Grant discovered that Johnston at Jackson was expecting reinforcements imminently; the discovery caused him to push even harder. Heavy rains delayed the attack on Jackson, but on the morning of May 14 McPherson and Sherman struck the outer defenses of the city. The Confederates resisted primarily to cover Johnston’s withdrawal of the main body of his outnumbered force lest the whole be captured by Grant’s men. Johnston got away to the north, but Grant took Jackson, sleeping that night in the house where, he was told, Johnston had slept the night before.

B
agging the capital of the home state of
Jefferson Davis won Grant praise in the North, but he himself considered it merely a step to the larger goal of reducing Vicksburg. He summoned McPherson and Sherman to the Mississippi statehouse on the afternoon of May 14 and told McPherson to head back toward Vicksburg at once, with Sherman to follow after he eliminated Jackson’s capacity for supporting the Confederate war effort. “
He set about his work in the morning, and utterly destroyed the railroads in every direction, north, east, south, and west, for a distance, in all, of twenty miles,”
Adam Badeu said of Sherman’s work at Jackson. “All the bridges, factories, and arsenals were burned, and whatever could be of use to the rebels destroyed. The importance of Jackson as a railroad center and a depot of stores and military factories was annihilated.”
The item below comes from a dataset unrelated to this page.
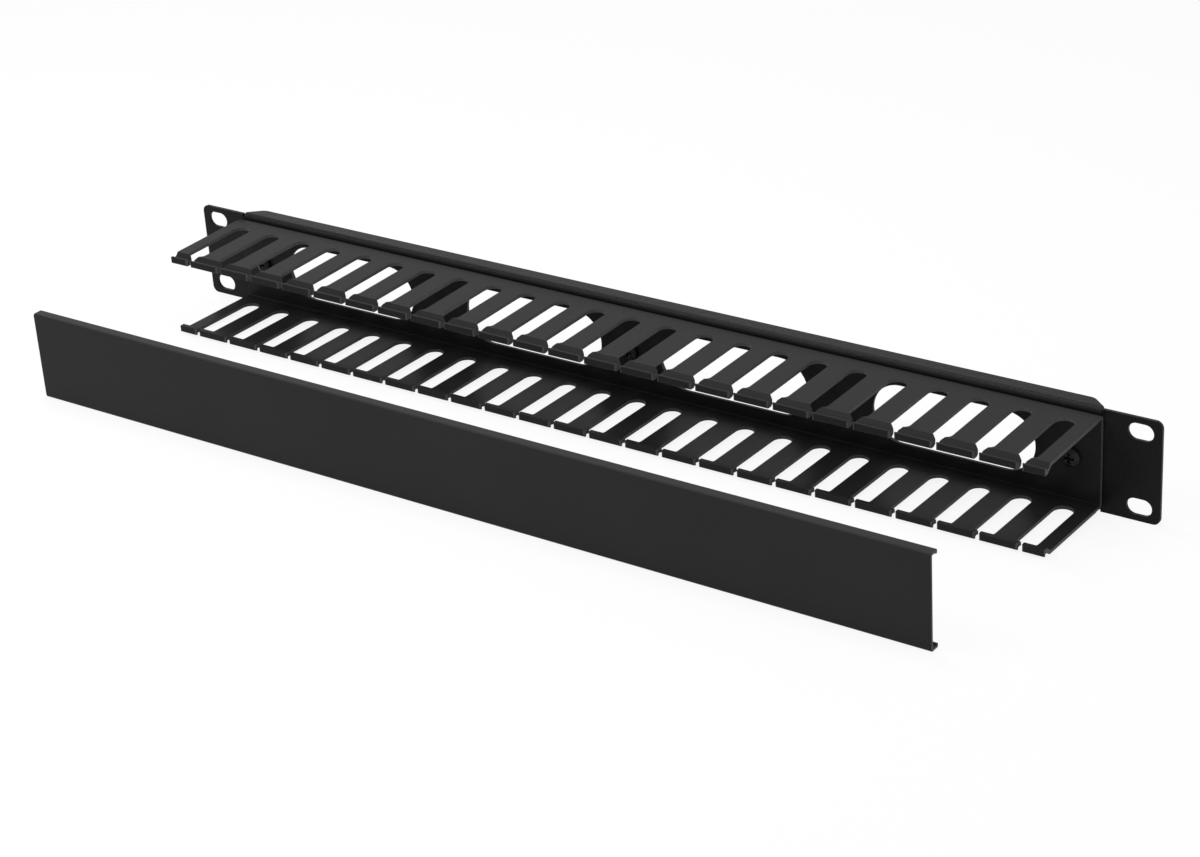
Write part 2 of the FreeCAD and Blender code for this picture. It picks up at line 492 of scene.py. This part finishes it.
def studio_air(world):
    """Soft even light, behind which the backdrop shows as white."""
    air = Finish(world, "ShaderNodeOutputWorld")
    felt = air.add("ShaderNodeBackground", {}, {"Color": AIR_COLOUR, "Strength": AIR_STRENGTH})
    shown = air.add("ShaderNodeBackground", {}, {"Color": WHITE, "Strength": 1.0})
    sockets = {0: air.seen(), 1: felt, 2: shown}
    return air.show(air.add("ShaderNodeMixShader", {}, sockets))


# Mesh building


def put(name, mesh):
    item = bpy.data.objects.new(name, mesh)
    bpy.context.scene.collection.objects.link(item)
    return item


def baked(item):
    """Turns an object's modifiers into its mesh."""
    graph = bpy.context.evaluated_depsgraph_get()
    mesh = bpy.data.meshes.new_from_object(item.evaluated_get(graph))
    item.modifiers.clear()
    item.data = mesh
    return item


def discard(*items):
    for item in items:
        bpy.data.objects.remove(item)


def arc(x, y, radius, start, end, steps):
    """Points along part of a circle, angles in degrees."""
    points = []
    for i in range(steps + 1):
        angle = math.radians(start + (end - start) * i / steps)
        points.append((x + radius * math.cos(angle), y + radius * math.sin(angle)))
    return points


def rounded(corners, steps):
    """Closed outline through (x, y, radius) corners, each rounded by its radius."""
    points = []
    count = len(corners)
    for i, (x, y, radius) in enumerate(corners):
        here = Vector((x, y))
        if radius == 0:
            points.append((x, y))
            continue
        last = (Vector(corners[i - 1][:2]) - here).normalized()
        following = (Vector(corners[(i + 1) % count][:2]) - here).normalized()
        half = last.angle(following) / 2
        centre = here + (last + following).normalized() * (radius / math.sin(half))
        start = here + last * (radius / math.tan(half)) - centre
        end = here + following * (radius / math.tan(half)) - centre
        for step in range(steps + 1):
            points.append(tuple(centre + start.slerp(end, step / steps) * radius))
    return [p for i, p in enumerate(points) if math.dist(p, points[i - 1]) > SAME_POINT]


def prism(name, outline, places, to_point):
    """Closed bar: an outline repeated at several places along its length."""
    shape = bmesh.new()
    rings = []
    for place in places:
        rings.append([shape.verts.new(to_point(a, b, place)) for a, b in outline])
    count = len(outline)
    for near, far in zip(rings, rings[1:]):
        for i in range(count):
            j = (i + 1) % count
            shape.faces.new((near[i], near[j], far[j], far[i]))
    shape.faces.new(rings[0])
    shape.faces.new(rings[-1])
    bmesh.ops.recalc_face_normals(shape, faces=shape.faces)
    mesh = bpy.data.meshes.new(name)
    shape.to_mesh(mesh)
    shape.free()
    return put(name, mesh)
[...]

A few other facilities were wrecked as well, without authorization. “
Just as I was leaving Jackson, a very fat man came to see me, to inquire if his hotel, a large frame building near the depot, were doomed to be burned,” Sherman recalled. He replied that he intended nothing of the kind; he would raze only those properties that produced war-related goods. The hotel owner expressed relief, avowing that he was a loyal Union man. “I remember to have said,” Sherman continued sardonically, “that this fact was manifest from the sign of his hotel, which was the
‘Confederate Hotel,’ the sign ‘United States’ being faintly painted out, and ‘Confederate’ painted over it.” Sherman would have left the matter there with the hotel intact. “But just as we were leaving the town, it burst out in flames and was burned to the ground. I never found out exactly who set it on fire, but was told that in one of our batteries were some officers and men who had been made prisoners at Shiloh, with Prentiss’s division, and had been carried past Jackson in a railroad train; they had been permitted by the guard to go by this very hotel for supper, and had nothing to pay but greenbacks, which were refused, with insult, by this same law-abiding landlord. These men, it was said, had quietly and stealthily applied the fire underneath the hotel just as we were leaving the town.”

G
rant meanwhile surmised that Johnston’s northward retreat would bend to the west so that Johnston’s army might join up with Pemberton’s, and he moved to forestall the meeting. “
I am concentrating my forces at Bolton to cut them off,” he told Halleck.
An intercepted message from Johnston to Pemberton confirmed Grant’s surmise.
Stephen Hurlbut had arranged to plant a spy behind the Confederate lines, a man who received a noisy expulsion from the Union army on asserted grounds of disloyalty. This person found his way to Jackson, where he fulminated against Grant and subsequently offered to carry a message from Johnston to Pemberton through territory controlled by Grant’s forces. He seemed reliable enough to Johnston that the Confederate commander let him make the hazardous run, which included a stop in McPherson’s Union camp.